[Start of Data]

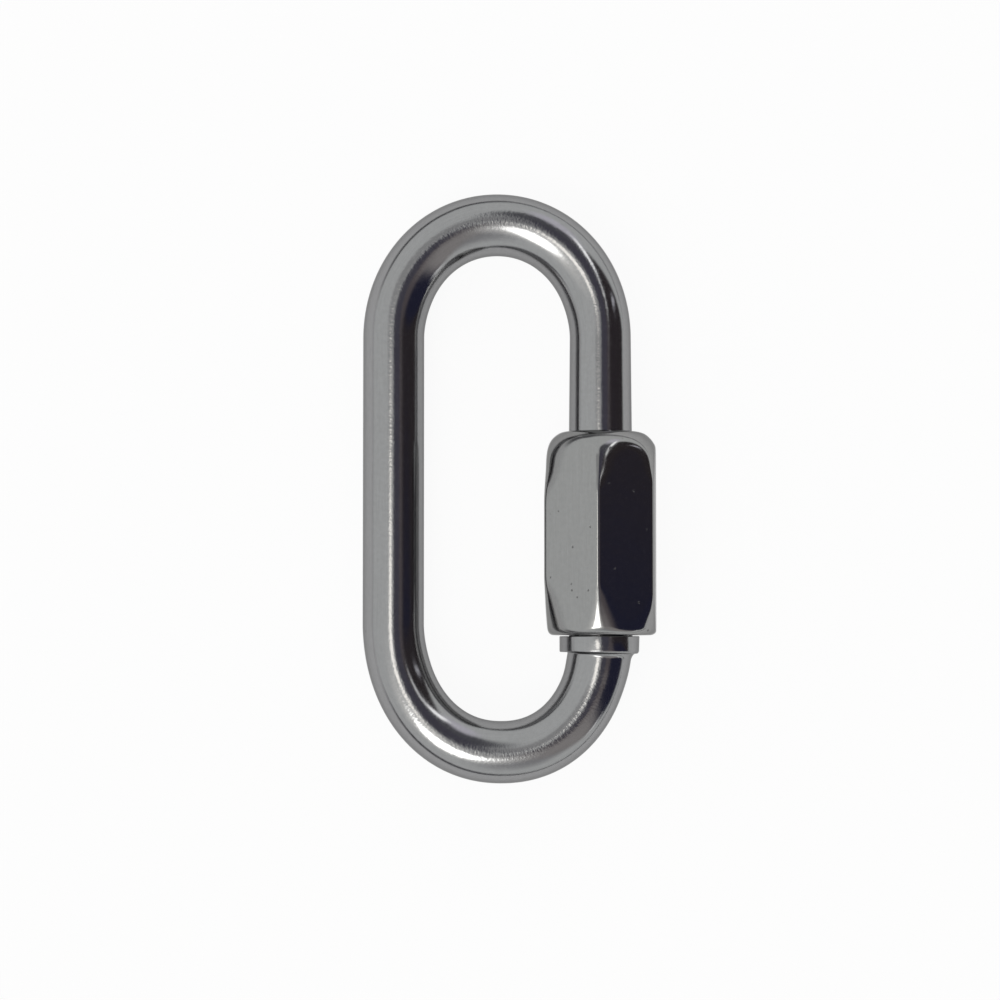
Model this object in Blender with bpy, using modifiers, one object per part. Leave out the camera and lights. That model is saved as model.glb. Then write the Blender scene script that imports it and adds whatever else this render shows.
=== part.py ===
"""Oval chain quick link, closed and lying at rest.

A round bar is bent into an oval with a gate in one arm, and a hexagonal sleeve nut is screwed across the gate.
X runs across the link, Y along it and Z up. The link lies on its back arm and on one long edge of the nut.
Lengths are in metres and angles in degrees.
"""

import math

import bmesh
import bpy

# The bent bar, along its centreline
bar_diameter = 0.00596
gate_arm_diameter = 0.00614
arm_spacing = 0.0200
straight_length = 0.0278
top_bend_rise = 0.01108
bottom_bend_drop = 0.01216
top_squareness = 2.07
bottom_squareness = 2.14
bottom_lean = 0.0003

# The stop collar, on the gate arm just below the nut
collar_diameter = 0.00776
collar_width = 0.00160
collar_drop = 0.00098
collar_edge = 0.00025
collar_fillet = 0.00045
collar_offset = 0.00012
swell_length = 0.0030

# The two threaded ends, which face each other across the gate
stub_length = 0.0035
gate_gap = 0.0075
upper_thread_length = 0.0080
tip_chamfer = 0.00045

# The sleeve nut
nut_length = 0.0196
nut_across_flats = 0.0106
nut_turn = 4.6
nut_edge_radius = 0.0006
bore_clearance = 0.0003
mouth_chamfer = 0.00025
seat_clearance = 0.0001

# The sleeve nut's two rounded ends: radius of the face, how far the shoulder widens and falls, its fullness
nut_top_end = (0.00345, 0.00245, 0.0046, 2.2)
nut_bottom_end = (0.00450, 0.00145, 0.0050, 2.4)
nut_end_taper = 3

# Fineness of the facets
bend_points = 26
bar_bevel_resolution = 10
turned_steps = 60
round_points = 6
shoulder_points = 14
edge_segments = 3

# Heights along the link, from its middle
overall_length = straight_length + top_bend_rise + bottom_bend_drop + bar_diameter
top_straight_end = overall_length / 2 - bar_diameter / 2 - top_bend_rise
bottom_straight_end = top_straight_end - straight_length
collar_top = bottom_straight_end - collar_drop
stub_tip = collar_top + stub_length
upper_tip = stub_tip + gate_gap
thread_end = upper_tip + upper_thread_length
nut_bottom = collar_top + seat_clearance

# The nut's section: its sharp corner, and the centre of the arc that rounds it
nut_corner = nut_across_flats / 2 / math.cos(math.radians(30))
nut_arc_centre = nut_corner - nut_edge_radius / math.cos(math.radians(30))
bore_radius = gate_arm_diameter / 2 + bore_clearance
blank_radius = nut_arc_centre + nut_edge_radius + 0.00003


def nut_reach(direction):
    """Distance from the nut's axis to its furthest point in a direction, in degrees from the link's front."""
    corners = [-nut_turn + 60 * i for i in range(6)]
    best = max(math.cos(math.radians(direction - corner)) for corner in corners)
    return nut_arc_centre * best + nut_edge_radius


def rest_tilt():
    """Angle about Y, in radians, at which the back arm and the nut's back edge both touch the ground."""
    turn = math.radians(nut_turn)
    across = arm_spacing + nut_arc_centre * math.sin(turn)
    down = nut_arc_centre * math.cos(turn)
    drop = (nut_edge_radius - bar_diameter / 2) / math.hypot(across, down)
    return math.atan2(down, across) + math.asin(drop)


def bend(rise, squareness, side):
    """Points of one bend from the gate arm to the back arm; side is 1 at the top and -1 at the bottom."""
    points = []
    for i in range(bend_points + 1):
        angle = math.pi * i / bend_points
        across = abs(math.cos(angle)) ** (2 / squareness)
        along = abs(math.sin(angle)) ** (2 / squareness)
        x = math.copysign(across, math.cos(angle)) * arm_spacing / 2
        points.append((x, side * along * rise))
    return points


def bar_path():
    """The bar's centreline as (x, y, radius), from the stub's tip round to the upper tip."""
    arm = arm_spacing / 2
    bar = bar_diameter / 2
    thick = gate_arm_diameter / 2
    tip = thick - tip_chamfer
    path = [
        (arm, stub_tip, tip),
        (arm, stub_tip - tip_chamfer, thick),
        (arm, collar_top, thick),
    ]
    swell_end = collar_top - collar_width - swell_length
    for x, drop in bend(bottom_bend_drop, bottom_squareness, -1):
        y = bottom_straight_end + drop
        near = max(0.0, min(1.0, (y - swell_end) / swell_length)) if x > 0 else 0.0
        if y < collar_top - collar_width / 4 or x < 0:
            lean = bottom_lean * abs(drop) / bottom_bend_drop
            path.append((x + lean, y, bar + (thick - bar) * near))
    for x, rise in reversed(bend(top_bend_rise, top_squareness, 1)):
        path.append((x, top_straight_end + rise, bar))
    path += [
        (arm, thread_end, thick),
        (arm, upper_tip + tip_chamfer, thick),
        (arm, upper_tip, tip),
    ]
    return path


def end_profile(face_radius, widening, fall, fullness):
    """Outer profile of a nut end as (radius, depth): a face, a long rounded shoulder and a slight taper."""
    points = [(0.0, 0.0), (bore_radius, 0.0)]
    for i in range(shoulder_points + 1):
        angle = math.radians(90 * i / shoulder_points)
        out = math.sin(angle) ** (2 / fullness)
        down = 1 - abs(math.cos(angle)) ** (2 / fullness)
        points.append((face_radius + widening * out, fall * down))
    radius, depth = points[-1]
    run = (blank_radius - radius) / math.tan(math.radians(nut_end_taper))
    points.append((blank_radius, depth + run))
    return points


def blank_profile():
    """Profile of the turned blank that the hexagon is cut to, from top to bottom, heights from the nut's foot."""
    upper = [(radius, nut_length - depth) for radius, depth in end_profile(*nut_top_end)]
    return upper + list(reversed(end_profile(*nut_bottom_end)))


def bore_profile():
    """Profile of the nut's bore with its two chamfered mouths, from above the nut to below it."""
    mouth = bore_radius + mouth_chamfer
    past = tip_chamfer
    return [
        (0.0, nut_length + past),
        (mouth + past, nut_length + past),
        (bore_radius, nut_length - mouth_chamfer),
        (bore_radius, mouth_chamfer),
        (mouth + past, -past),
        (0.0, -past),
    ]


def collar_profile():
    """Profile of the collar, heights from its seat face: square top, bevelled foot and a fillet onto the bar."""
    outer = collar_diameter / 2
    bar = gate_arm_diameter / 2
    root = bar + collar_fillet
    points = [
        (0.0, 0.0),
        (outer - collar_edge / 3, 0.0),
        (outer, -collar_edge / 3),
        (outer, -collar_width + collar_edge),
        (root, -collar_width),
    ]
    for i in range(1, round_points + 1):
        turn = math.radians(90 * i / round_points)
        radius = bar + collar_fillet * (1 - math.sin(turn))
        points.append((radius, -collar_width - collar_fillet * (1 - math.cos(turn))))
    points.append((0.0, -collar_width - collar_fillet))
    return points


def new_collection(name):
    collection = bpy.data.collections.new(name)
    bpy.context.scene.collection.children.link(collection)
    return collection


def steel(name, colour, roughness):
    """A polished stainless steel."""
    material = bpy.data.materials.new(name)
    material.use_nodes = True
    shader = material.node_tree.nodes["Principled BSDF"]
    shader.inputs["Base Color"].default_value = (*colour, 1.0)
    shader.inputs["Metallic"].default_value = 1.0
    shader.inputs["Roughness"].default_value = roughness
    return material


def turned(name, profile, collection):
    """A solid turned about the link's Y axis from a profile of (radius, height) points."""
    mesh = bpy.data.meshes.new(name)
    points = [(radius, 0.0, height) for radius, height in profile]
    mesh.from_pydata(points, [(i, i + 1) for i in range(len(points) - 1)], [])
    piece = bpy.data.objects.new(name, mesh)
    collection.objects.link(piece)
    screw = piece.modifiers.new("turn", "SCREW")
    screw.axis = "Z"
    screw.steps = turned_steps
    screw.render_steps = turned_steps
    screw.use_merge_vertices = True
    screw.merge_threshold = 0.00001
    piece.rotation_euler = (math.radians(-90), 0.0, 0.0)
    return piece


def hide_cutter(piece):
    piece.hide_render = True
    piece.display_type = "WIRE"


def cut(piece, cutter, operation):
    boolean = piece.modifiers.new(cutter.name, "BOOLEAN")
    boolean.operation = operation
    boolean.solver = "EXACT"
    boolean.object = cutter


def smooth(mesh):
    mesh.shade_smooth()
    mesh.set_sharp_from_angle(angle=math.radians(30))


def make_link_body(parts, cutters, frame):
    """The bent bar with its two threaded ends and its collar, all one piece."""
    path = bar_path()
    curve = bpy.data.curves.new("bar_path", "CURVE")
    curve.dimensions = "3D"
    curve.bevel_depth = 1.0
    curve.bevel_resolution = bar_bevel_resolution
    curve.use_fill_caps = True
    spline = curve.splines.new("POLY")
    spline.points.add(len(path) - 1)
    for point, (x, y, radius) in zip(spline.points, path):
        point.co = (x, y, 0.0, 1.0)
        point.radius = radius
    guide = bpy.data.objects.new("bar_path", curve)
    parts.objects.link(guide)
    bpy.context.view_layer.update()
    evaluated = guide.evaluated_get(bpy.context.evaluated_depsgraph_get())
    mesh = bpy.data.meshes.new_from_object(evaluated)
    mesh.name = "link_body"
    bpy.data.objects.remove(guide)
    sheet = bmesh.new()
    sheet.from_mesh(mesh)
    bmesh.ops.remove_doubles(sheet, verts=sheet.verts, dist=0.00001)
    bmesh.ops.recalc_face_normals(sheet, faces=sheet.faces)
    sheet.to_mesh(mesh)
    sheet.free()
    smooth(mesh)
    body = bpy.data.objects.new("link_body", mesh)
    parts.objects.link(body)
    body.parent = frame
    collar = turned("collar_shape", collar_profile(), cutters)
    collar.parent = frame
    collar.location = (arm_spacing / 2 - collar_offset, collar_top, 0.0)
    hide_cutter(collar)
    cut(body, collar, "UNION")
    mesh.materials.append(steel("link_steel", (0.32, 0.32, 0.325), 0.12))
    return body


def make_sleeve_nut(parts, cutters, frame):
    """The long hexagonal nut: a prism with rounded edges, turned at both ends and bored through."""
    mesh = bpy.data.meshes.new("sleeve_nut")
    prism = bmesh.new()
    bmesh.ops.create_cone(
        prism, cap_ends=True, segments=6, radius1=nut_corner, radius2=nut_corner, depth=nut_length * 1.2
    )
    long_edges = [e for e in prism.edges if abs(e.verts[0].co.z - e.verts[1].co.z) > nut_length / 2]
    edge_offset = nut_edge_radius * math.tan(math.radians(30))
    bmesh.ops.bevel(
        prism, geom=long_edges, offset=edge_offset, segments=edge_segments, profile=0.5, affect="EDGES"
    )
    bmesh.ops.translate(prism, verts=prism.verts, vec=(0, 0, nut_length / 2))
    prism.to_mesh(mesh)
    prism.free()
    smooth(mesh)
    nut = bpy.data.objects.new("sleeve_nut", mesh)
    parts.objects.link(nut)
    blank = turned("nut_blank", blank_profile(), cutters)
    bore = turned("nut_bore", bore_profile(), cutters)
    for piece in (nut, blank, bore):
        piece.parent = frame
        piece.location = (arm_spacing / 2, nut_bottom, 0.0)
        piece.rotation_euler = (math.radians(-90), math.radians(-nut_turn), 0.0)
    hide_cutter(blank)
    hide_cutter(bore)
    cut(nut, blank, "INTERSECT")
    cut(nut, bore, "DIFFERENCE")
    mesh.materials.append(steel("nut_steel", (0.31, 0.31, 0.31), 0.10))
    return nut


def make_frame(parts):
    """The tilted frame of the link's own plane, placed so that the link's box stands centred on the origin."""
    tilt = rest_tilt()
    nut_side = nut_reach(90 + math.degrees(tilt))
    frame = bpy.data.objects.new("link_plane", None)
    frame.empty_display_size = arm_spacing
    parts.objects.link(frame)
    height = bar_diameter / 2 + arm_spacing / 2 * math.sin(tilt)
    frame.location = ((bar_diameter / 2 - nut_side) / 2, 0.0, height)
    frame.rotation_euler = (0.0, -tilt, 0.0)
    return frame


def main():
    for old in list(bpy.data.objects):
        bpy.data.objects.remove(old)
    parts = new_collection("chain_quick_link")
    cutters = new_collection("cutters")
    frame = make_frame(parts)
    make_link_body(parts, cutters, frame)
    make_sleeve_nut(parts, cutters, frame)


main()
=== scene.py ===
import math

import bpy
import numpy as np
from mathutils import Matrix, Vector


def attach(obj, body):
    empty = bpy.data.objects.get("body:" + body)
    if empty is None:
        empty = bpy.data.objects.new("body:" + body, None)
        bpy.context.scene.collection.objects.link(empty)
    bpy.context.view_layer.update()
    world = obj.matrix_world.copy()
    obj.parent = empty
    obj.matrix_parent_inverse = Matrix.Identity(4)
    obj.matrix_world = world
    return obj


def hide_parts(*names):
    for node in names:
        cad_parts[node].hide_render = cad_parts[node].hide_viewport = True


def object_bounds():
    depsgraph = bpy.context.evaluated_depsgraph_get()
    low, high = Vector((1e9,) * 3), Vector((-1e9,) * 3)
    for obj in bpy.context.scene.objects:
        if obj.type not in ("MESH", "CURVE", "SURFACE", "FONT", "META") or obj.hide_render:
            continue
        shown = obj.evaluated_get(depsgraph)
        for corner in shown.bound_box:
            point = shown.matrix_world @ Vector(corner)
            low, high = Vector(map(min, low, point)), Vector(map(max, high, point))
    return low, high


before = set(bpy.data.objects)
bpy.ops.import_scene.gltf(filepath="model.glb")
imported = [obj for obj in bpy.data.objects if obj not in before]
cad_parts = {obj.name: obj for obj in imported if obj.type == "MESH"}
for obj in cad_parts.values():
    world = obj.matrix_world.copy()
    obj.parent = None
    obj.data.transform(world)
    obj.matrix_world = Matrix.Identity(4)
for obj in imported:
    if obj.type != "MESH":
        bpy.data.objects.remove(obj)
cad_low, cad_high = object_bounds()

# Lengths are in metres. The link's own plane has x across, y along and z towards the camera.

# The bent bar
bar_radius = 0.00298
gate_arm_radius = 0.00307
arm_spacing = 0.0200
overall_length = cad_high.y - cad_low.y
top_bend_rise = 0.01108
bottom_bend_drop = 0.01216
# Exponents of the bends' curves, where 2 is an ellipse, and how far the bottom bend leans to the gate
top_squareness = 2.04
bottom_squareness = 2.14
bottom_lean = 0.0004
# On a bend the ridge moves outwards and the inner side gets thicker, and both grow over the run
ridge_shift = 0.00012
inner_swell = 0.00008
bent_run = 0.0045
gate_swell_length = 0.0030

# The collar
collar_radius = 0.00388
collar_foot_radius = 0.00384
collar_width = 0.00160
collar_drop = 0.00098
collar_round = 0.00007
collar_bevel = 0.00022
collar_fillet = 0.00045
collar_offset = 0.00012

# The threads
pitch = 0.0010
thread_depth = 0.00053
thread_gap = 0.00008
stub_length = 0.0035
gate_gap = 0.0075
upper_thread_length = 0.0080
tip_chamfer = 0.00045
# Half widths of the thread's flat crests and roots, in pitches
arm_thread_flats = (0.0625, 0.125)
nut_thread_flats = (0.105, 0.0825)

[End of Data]

▶ **Written exercise**
Exactly repeat the lines above, from the opening line through the one with "bottom_lean = 0.0003", and include nothing else.

▶ **Result of this exercise**
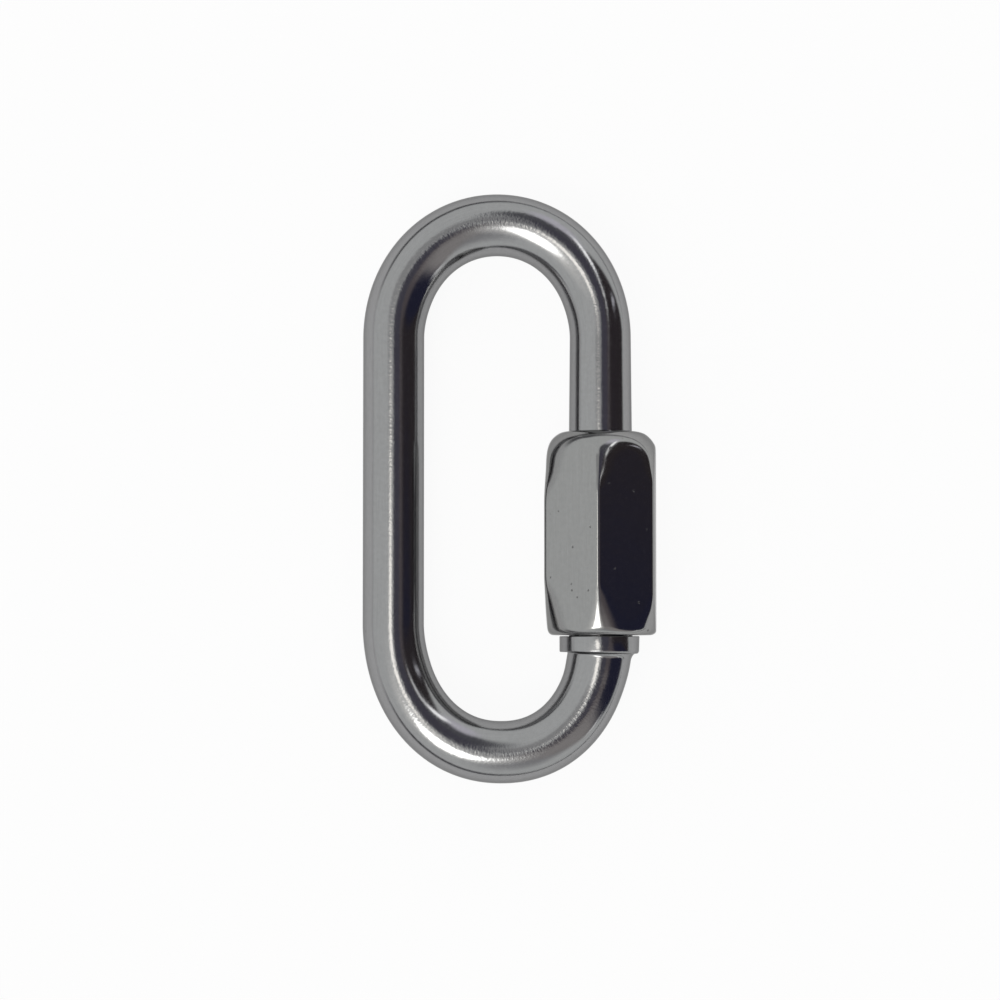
Model this object in Blender with bpy, using modifiers, one object per part. Leave out the camera and lights. That model is saved as model.glb. Then write the Blender scene script that imports it and adds whatever else this render shows.
=== part.py ===
"""Oval chain quick link, closed and lying at rest.

A round bar is bent into an oval with a gate in one arm, and a hexagonal sleeve nut is screwed across the gate.
X runs across the link, Y along it and Z up. The link lies on its back arm and on one long edge of the nut.
Lengths are in metres and angles in degrees.
"""

import math

import bmesh
import bpy

# The bent bar, along its centreline
bar_diameter = 0.00596
gate_arm_diameter = 0.00614
arm_spacing = 0.0200
straight_length = 0.0278
top_bend_rise = 0.01108
bottom_bend_drop = 0.01216
top_squareness = 2.07
bottom_squareness = 2.14
bottom_lean = 0.0003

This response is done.